For the first time in October 2019, through an announcement to the Australian Securities Exchange, fractionalised mortgage notes named "MNotes" were offered as debt securities. In that instance the distinct difference was the structuring of these securities. Instead of one mortgage note per entire transaction, now 1 MNote is issued for every $1.00 of a specified secured credit bond, ranked pari passu with other MNotes issued in respect of one specified transaction and attracting a coupon based on the overall assessment of risk of such underlying transaction. Just like with fixed rate bonds and other debt securities coupon (the yield offered as return) and principal become due upon maturity of the mortgage note or MNote. Yield on mortgage notes and/ or MNotes is reflective of terms offered, liquidity, credit quality, ranking and type of property collateral.

Like other investment instruments offered within Australia, mortgage notes can only be issued by registered managed investment schemes and/ or holders of an Australian financial services licence outlining all investment terms and conditions

== Determinants of mortgage type ==

For the most part, it is the mortgage note which determines the "type" of mortgage:
- if the note has a fixed interest rate and payments, then the loan is a fixed-rate mortgage (FRM) loan
- a fixed interest rate with adjusting payments is a Graduated Payment Mortgage (GPM)
- a floating interest rate and payment amount indicates an adjustable-rate mortgage (ARM)
- an amortization schedule longer than the maturity date indicates a balloon payment mortgage
- when the payment schedule calls only for interest and no principal, thus leaving behind the full principal due at maturity, the loan is an interest-only loan
- a payment adjustment frequency less than the interest rate adjustment frequency implies a mortgage which allows for negative amortization

== Mortgage notes as investments ==

Like bonds, mortgage notes offer investors a stream of payments over a period of time. Mortgage notes are traded on the secondary market whole or as part of a mortgage-backed security. Unlike bonds, mortgage note prices are quoted as a percentage figure, e.g., 95 for 95%. When determining if a whole-loan mortgage note would make a good investment in one's portfolio, one would need to consider the characteristics and circumstances surrounding the creation of the loan, the collateral or property securing the loan as well as the structure of the loan in conjunction with the borrower's financial background.

=== Importance ===
In the United Kingdom, mortgage-related debt amounts to over £1 trillion. In the United States bond market, mortgage-related debt amounts to $6.5 trillion and accounted for 23% of the market as of December 31, 2006. In 2006, $1.93 trillion of mortgage debt was issued on the US bond market; this is roughly the GDP of the United Kingdom, and is larger than any other debt category.

=== Risks ===
The risks associated with mortgage notes are very similar to those of bonds:
- credit risk, i.e., the risk that the borrower will default
- You will foreclose and get your money back
- prepayment risk (borrowers have a call option, i.e., they can pay the debt back early)
For a fee, guarantors such as Fannie Mae, Freddie Mac, and Ginnie Mae guarantee mortgage backed securities against homeowner default risk, thus reducing the credit risk associated with mortgage notes.

=== Investors ===

Mortgage note buyers are companies or investors with the capital to purchase a mortgage note. If someone is holding a private mortgage, these investors will give cash and take over receiving the monthly payments that were being paid to the previous owner. A mortgage note for these investors are home loans or mortgages that are secured by real estate. Mortgage notes could be anything from $10,000 to tens of millions of dollars.
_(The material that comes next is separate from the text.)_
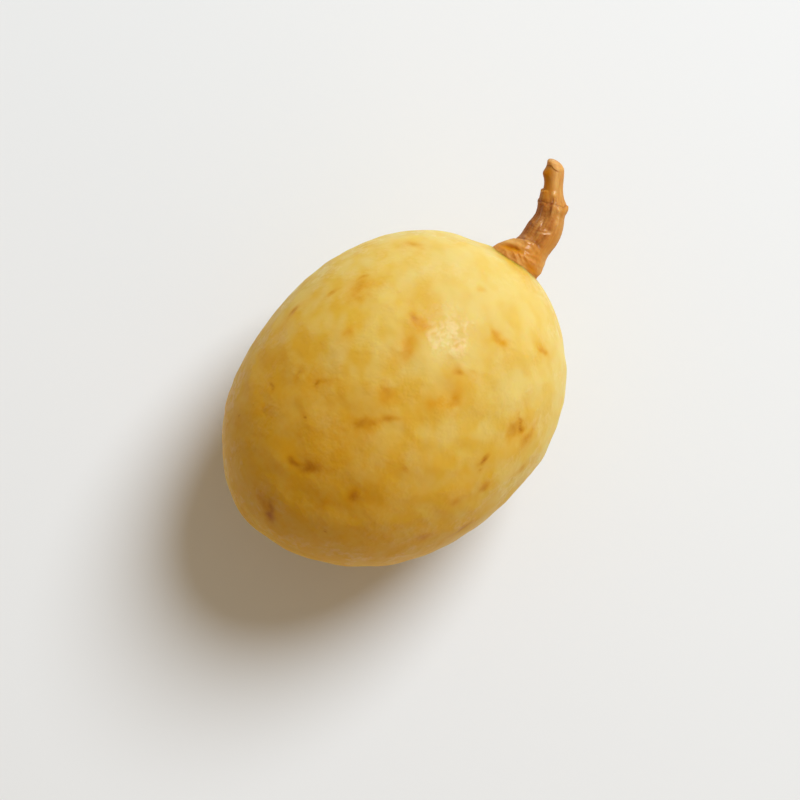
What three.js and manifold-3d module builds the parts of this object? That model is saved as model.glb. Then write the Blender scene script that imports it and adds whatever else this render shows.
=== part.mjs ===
// A peeled prairie turnip: one egg-shaped tuber lying on its side, with the dry stub of its stem.
// Millimetres and degrees, +Z up. +X runs along the tuber towards the stem, +Y is the side that the
// stem bends to, and the origin is the centre of the small flat spot that the tuber rests on.
import * as THREE from "three";
import { mergeVertices } from "three/addons/utils/BufferGeometryUtils.js";
import Module from "manifold-3d";

// ---- The tuber ----
const TUBER_LENGTH = 54;
const TUBER_WIDTH = 43.2;
const TUBER_HEIGHT = 41.6; // of the whole oval, before its underside is pressed flat
const REST_PRESS = 0.8; // how far the underside is pressed flat
const TUBER_SECTORS = 52; // facets round the tuber's long axis
const TUBER_BANDS = 34; // facets from the tail to the stem end

// Low swells and hollows of the skin. Each sits in one direction from the tuber's centre: "around" is
// turned from +X towards +Y, "up" is raised from the horizontal, and "spread" is the angle at which
// the swell has sunk to 60 % of its height.
const SWELLS = [
  { around: 21, up: 6, spread: 8, height: -0.4 },
  { around: 52, up: 0, spread: 17, height: 0.45 },
  { around: 106, up: 5, spread: 14, height: -0.55 },
  { around: 170, up: 0, spread: 9, height: 0.6 },
  { around: 206, up: -5, spread: 14, height: -0.35 },
  { around: 306, up: 0, spread: 14, height: 0.4 },
  { around: 348, up: 10, spread: 11, height: -0.3 },
  { around: 75, up: 48, spread: 16, height: 0.3 },
  { around: 150, up: 52, spread: 15, height: -0.25 },
  { around: 235, up: 45, spread: 17, height: 0.3 },
  { around: 320, up: 50, spread: 14, height: -0.25 },
  { around: 20, up: -45, spread: 16, height: 0.35 },
  { around: 140, up: -42, spread: 18, height: 0.3 },
  { around: 260, up: -38, spread: 15, height: -0.35 },
];

// ---- The stem ----
const COLLAR_HEIGHT = 3.1; // the fleshy foot that spreads over the skin
const SHAFT_LENGTH = 7.5; // the ribbed middle, where the stem bends
const UPPER_LENGTH = 5.8; // the thin end above the joint, up to the cut
const STEM_ROOT = 3; // extra length below the skin, which the tuber then trims
const STEM_AROUND = 7.5; // where it leaves the skin, turned from +X towards +Y
const STEM_UP = 3; // where it leaves the skin, raised from the horizontal
const COLLAR_HEADING = 4; // the collar's direction, turned from +X towards +Y
const UPPER_HEADING = 48; // the upper end's direction
const UPPER_CLIMB = 14; // how steeply the upper end climbs
const STEM_GAP = 0.3; // clearance between its foot and the tuber's skin
const FOOT_DIAMETER = 7.5; // of the collar where it meets the skin
const WAIST_DIAMETER = 5.2; // between the collar and the shaft
const SHAFT_DIAMETER = 5.6; // at its belly
const JOINT_DIAMETER = 4.6; // the ring where the bark above it fell away
const NECK_DIAMETER = 2.7; // the thin part above the joint
const KNOB_DIAMETER = 3.1; // the swelling below the cut
const STEM_SIDES = 20;
const STEM_STEPS = 36;

const COLORS = { tuber: 0xdcb75c, stem: 0xb5773c };

const radians = THREE.MathUtils.degToRad;
const tuberCentre = new THREE.Vector3(0, 0, TUBER_HEIGHT / 2 - REST_PRESS);

function direction(around, up) {
  return new THREE.Vector3(
    Math.cos(radians(up)) * Math.cos(radians(around)),
    Math.cos(radians(up)) * Math.sin(radians(around)),
    Math.sin(radians(up)),
  );
}

// How far the skin stands off the plain oval in a direction from the tuber's centre: a bell curve of
// the angle to each swell.
function swellHeight(towards) {
  return SWELLS.reduce((sum, swell) => {
    const angle = towards.angleTo(direction(swell.around, swell.up));
    return sum + swell.height * Math.exp(-0.5 * (angle / radians(swell.spread)) ** 2);
  }, 0);
}

// The skin's point for a unit direction on a sphere, which the oval's three half axes stretch.
function skinPoint(onSphere, standOff = 0) {
  const oval = new THREE.Vector3(TUBER_LENGTH / 2, TUBER_WIDTH / 2, TUBER_HEIGHT / 2).multiply(onSphere);
  const towards = oval.clone().normalize();
  return oval.addScaledVector(towards, swellHeight(towards) + standOff).add(tuberCentre);
}

function moveVertices(geometry, place) {
  const position = geometry.getAttribute("position");
  const vertex = new THREE.Vector3();
  for (let i = 0; i < position.count; i++) {
    vertex.fromBufferAttribute(position, i);
    position.setXYZ(i, ...place(vertex).toArray());
  }
  return geometry;
}

// A sphere whose poles lie on the X axis, carried onto the skin.
function skinGeometry(standOff = 0) {
  const sphere = new THREE.SphereGeometry(1, TUBER_SECTORS, TUBER_BANDS).rotateZ(-Math.PI / 2);
  return moveVertices(sphere, (vertex) => skinPoint(vertex.normalize(), standOff));
}

// The stem's centre line, from its buried root: straight through the collar, an even bend along the
// shaft, and straight again to the cut.
function stemPath() {
  const collarWay = direction(COLLAR_HEADING, 0);
  const upperWay = direction(UPPER_HEADING, UPPER_CLIMB);
  const skin = skinPoint(direction(STEM_AROUND, STEM_UP));
  const root = skin.clone().addScaledVector(collarWay, -STEM_ROOT);
  const collarTop = skin.clone().addScaledVector(collarWay, COLLAR_HEIGHT);
  const corner = collarTop.clone().addScaledVector(collarWay, SHAFT_LENGTH / 2);
  const joint = corner.clone().addScaledVector(upperWay, SHAFT_LENGTH / 2);
  const tip = joint.clone().addScaledVector(upperWay, UPPER_LENGTH);
  const path = new THREE.CurvePath();
  path.add(new THREE.LineCurve3(root, collarTop));
  path.add(new THREE.QuadraticBezierCurve3(collarTop, corner, joint));
  path.add(new THREE.LineCurve3(joint, tip));
  return path;
}

// The stem's outline, as points of (distance from the buried root, radius), and a smooth curve
// through them.
function stemProfile() {
  const collar = (share) => STEM_ROOT + share * COLLAR_HEIGHT;
  const shaft = (share) => collar(1) + share * SHAFT_LENGTH;
  const upper = (share) => shaft(1) + share * UPPER_LENGTH;
  const belly = (FOOT_DIAMETER + WAIST_DIAMETER) / 2;
  const taper = (SHAFT_DIAMETER + JOINT_DIAMETER) / 2;
  const shoulder = (JOINT_DIAMETER + NECK_DIAMETER) / 2;
  const stations = [
    [0, FOOT_DIAMETER],
    [collar(0), FOOT_DIAMETER],
    [collar(0.6), belly],
    [collar(1), WAIST_DIAMETER],
    [shaft(0.25), SHAFT_DIAMETER],
    [shaft(0.6), taper],
    [shaft(0.85), JOINT_DIAMETER],
    [upper(0), shoulder],
    [upper(0.4), NECK_DIAMETER],
    [upper(0.75), KNOB_DIAMETER],
    [upper(1), NECK_DIAMETER],
  ];
  return new THREE.SplineCurve(stations.map(([along, width]) => new THREE.Vector2(along, width / 2)));
}

// A closed cylinder of height 1 along Y, whose rings are carried along the path and given the
// profile's radius there.
function stemGeometry() {
  const path = stemPath();
  const profile = stemProfile();
  const fullLength = profile.getPoint(1).x;
  const up = new THREE.Vector3(0, 0, 1);
  const cylinder = new THREE.CylinderGeometry(1, 1, 1, STEM_SIDES, STEM_STEPS);
  return moveVertices(cylinder, (vertex) => {
    const ring = profile.getPoint(THREE.MathUtils.clamp(vertex.y + 0.5, 0, 1));
    const share = ring.x / fullLength;
    const tangent = path.getTangentAt(share);
    const side = new THREE.Vector3().crossVectors(up, tangent).normalize();
    const below = new THREE.Vector3().crossVectors(side, tangent);
    return path
      .getPointAt(share)
      .addScaledVector(side, vertex.x * ring.y)
      .addScaledVector(below, vertex.z * ring.y);
  });
}

// ---- Cutting one closed shape by another ----
const wasm = await Module();
wasm.setup();

function toSolid(geometry) {
  const bare = geometry.clone();
  bare.deleteAttribute("normal");
  bare.deleteAttribute("uv");
  const merged = mergeVertices(bare, 1e-3);
  return new wasm.Manifold(
    new wasm.Mesh({
      numProp: 3,
      vertProperties: merged.getAttribute("position").array,
      triVerts: new Uint32Array(merged.index.array),
    }),
  );
}

function toGeometry(solid) {
  const mesh = solid.getMesh();
  const geometry = new THREE.BufferGeometry()
    .setAttribute("position", new THREE.BufferAttribute(mesh.vertProperties, 3))
    .setIndex(new THREE.BufferAttribute(mesh.triVerts, 1));
  geometry.computeVertexNormals();
  return geometry;
}

function tuberSolid() {
  const side = 2 * TUBER_LENGTH;
  const belowTheFloor = new THREE.BoxGeometry(side, side, side).translate(0, 0, -side / 2);
  return toSolid(skinGeometry()).subtract(toSolid(belowTheFloor));
}

function stemSolid() {
  return toSolid(stemGeometry()).subtract(toSolid(skinGeometry(STEM_GAP)));
}

function piece(name, solid, roughness) {
  const material = new THREE.MeshStandardMaterial({ color: COLORS[name], roughness, metalness: 0 });
  const mesh = new THREE.Mesh(toGeometry(solid), material);
  mesh.name = name;
  return mesh;
}

const prairieTurnip = new THREE.Group();
prairieTurnip.add(piece("tuber", tuberSolid(), 0.4), piece("stem", stemSolid(), 0.65));

export default prairieTurnip;
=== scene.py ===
# %% [markdown]
# # A peeled prairie turnip
# The object is a root about the size of a hen's egg. It has been peeled, so the outside is damp, waxy
# flesh, and a short stub of its dry stem is still on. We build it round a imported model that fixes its
# size and place. Two pieces are new here: the tuber and the stem. Each one is a surface that numpy
# works out on a grid of two parameters, because a grown shape is easiest to say as a plain oval or a
# tube to which swells, hollows and wrinkles are added one at a time.

# %% The fixed model
import math
import bpy
import numpy as np
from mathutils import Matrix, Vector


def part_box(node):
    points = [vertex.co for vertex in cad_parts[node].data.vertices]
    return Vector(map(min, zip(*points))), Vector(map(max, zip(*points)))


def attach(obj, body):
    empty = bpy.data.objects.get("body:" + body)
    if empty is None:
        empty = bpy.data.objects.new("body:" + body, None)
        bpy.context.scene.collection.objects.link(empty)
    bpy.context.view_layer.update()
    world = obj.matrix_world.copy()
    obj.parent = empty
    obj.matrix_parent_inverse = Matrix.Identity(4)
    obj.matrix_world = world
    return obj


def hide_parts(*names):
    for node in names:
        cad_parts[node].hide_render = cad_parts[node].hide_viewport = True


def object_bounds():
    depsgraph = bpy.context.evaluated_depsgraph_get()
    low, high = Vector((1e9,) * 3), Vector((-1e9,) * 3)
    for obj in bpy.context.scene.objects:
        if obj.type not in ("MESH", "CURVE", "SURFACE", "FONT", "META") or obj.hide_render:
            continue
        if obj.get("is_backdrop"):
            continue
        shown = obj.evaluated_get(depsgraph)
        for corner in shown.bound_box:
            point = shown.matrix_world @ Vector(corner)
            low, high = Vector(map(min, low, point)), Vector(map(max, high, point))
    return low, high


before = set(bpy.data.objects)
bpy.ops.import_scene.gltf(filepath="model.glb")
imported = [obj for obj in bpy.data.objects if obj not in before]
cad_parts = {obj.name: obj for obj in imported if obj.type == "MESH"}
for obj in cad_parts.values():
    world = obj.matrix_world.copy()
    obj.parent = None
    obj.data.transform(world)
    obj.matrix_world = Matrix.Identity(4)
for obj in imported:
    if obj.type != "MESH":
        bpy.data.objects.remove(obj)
model_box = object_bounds()
print("the model's box:", model_box)

# %% [markdown]
# ## Units and two tools for grown shapes
# Blender works in metres, but a root is easier to think about in millimetres. So every shape below is
# worked out in millimetres and is turned to metres when its mesh is made. Real skin is never smooth:
# a sum of plane waves in random directions gives a soft random relief with one main distance from
# crest to crest, and a fixed seed gives the same relief each time.

# %% Millimetres, directions and random relief
MM = 0.001


def box_mm(node):
    """The lowest and highest corners of a model node, in millimetres."""
    low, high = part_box(node)
    return np.array(low) / MM, np.array(high) / MM


def unit(vectors):
    """The same vectors at length one."""
    return vectors / np.linalg.norm(vectors, axis=-1, keepdims=True)


def direction(around, up):
    """A unit vector turned from +X towards +Y by `around` and raised by `up`, both in degrees."""
    turn, rise = np.radians(around), np.radians(up)
    return np.array([np.cos(rise) * np.cos(turn), np.cos(rise) * np.sin(turn), np.sin(rise)])


def ripples(points, wavelength, seed, waves=48):
    """A soft random relief: the sum of cosines of plane waves in random directions, with lengths near
    `wavelength` (one number, or one for each axis), scaled so that it mostly lies between -1 and 1."""
    rng = np.random.default_rng(seed)
    headings = unit(rng.normal(size=(waves, 3)))
    turns = 2 * np.pi / rng.uniform(0.7, 1.4, (waves, 1)) * headings / wavelength
    phases = rng.uniform(0, 2 * np.pi, waves)
    flat = points.reshape(-1, 3) @ turns.T + phases
    return (np.cos(flat).sum(axis=1) / math.sqrt(2 * waves)).reshape(points.shape[:-1])


def ease(value, start, end):
    """0 before `start`, 1 after `end`, and the smooth S-curve 3t^2 - 2t^3 between them."""
    t = np.clip((value - start) / (end - start), 0, 1)
    return t * t * (3 - 2 * t)


# %% [markdown]
# ## The shape of the tuber
# A peeled root is close to an oval with three different half axes, pushed in and out by broad swells.
# The oval is a sphere grid with its poles on the long axis, stretched by the half axes: with the poles
# at the tail and under the stem, the grid's tight corners are where nobody looks. The swells repeat
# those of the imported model, and the result is fitted to that model's box.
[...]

Note buyers can buy notes on nearly any type of property, although owner-occupied single family houses tend to get the best pricing. A note buyer will offer a certain price based on their perceived risk factors, which include the amount of equity in the property, the payer's credit, the type and condition of the property and surrounding area, elements of the note, etc. Most U.S.-based note buyers will only buy in the 50 states, though some do advertise as being able to buy notes in Canada.

=== Comparison to other investments ===

The advantage of a mortgage note over other investments is that a mortgage note will allow one to collect the interest on a monthly basis. There are no sales commissions or fees taken out of a mortgage note investment.
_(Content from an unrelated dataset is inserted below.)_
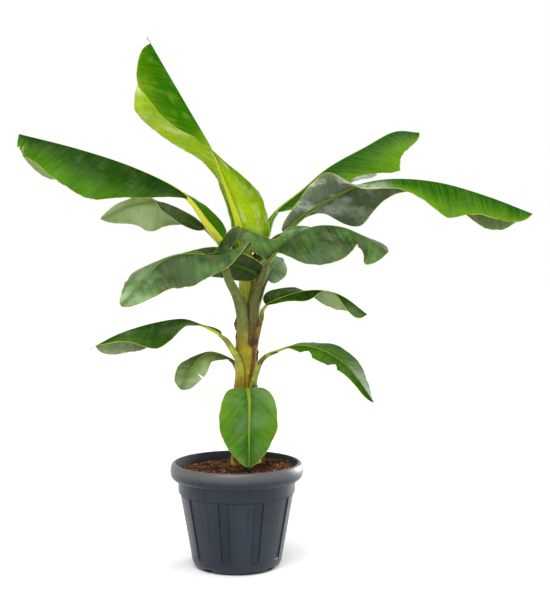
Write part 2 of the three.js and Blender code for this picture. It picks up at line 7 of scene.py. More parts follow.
import bmesh
import bpy
import numpy as np
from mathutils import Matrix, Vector


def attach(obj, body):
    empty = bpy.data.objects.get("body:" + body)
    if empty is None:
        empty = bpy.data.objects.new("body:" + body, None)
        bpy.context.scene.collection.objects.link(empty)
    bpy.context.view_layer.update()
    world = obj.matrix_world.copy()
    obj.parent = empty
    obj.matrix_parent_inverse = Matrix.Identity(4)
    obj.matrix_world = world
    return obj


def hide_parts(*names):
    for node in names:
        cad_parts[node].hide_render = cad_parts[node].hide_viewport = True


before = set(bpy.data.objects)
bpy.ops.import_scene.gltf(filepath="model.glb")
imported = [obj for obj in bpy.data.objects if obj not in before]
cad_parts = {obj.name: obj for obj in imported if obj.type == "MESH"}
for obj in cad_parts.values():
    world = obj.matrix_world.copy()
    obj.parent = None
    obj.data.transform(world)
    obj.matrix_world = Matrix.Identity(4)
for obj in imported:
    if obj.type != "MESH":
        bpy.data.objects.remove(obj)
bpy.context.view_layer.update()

MM = 0.001
SEED = 7

# Camera: in front of the plant at leaf height, looking slightly down.
CAMERA_PLACE = (0.086, -2.74, 0.762)
CAMERA_TILT = 3.4
CAMERA_LENS = 73.4
SENSOR = 36.0

# Pot: its rolled rim, the plain collar under that, the panelled body and the rounded foot.
POT_HEIGHT = 235
RIM_RADIUS = 150
RIM_INNER_RADIUS = 137
RIM_DROP = 33
RIM_ROLL = (9, 18)
COLLAR_RADIUS = 133
BODY_TOP = 166
BODY_TOP_RADIUS = 128
PANEL_FOOT = 25
FOOT_RADIUS = 101
FOOT_HEIGHT = 14
FOOT_ROUND = 12
POT_WALL = 4
POT_FLOOR = 8
PANEL_COUNT = 10
PANEL_PITCH = 360 / PANEL_COUNT
PANEL_PHASE = -66
RECESS_WIDTH = 10
RECESS_DEPTH = 2.5
NOTCH_COUNT = 4
NOTCH_PHASE = -128
NOTCH_WIDTH = 26
NOTCH_HEIGHT = 8
NOTCH_REACH = 60
# The wall's section: how far its corners are rounded off, how often its outside has a point, a
# ring of points under the foot, and how near its two ends come to the axis.
CORNER_ROUND = 1.5
SECTION_STEP = 4
UNDERSIDE_RING = 85.9
AXIS_GAP = 4
# Columns of points round the pot, in degrees to each side of a recess's or a notch's middle.
PANEL_COLUMNS = [0, 1.8, 3.6, 4.4, 4.7, 5, 5.3, 5.6, 6.2, 7.5, 10, 14, 18]
NOTCH_COLUMNS = [6.5, 7.3, 7.6]

# Soil: its level at the edge, how far it is heaped, how far it rises to the right and front, the
# foot of its skirt, and the heights and wavelengths of its top's relief.
SOIL_EDGE = 219
SOIL_HEAP = 9
SOIL_SLOPE = 7
SOIL_SKIRT = 180
SOIL_RELIEF = [(3.8, 24), (4.4, 9), (2.4, 3.6)]
SOIL_RINGS = 70
SOIL_COLUMNS = 200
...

==Produce the note defense in foreclosure proceedings==

The chain of title of a promissory note is very important to every homeowner in America. The inability to show a complete chain of title and ownership of a promissory note from Lender A to Lender B to Lender C, etc. has become a major impediment in mortgage servicers ability to foreclose on properties in judicial foreclosure states and in relief of stays in Federal Bankruptcy Court. The issue of standing (in other words, the question of who has the legal right to sue), is the foundation of the produce-the-note strategy, which forces a lender prove that it has a legal right to sue.

Attorneys estimate that the documents belonging to as many as 50% of the mortgages made between 2001 and 2008 have been lost or destroyed, leading to demands by borrowers that the foreclosing party produce the note as evidence of the debt.

Consumer advocates claim that almost all entities attempting to foreclose on homeowners are not the Real Lender, but rather a Servicer collecting monthly payments for a mortgage backed security (MBS) Trust. Therefore, courts have determined that Servicers are not the Real Party in Interest and possess no legal standing to seek relief from the courts.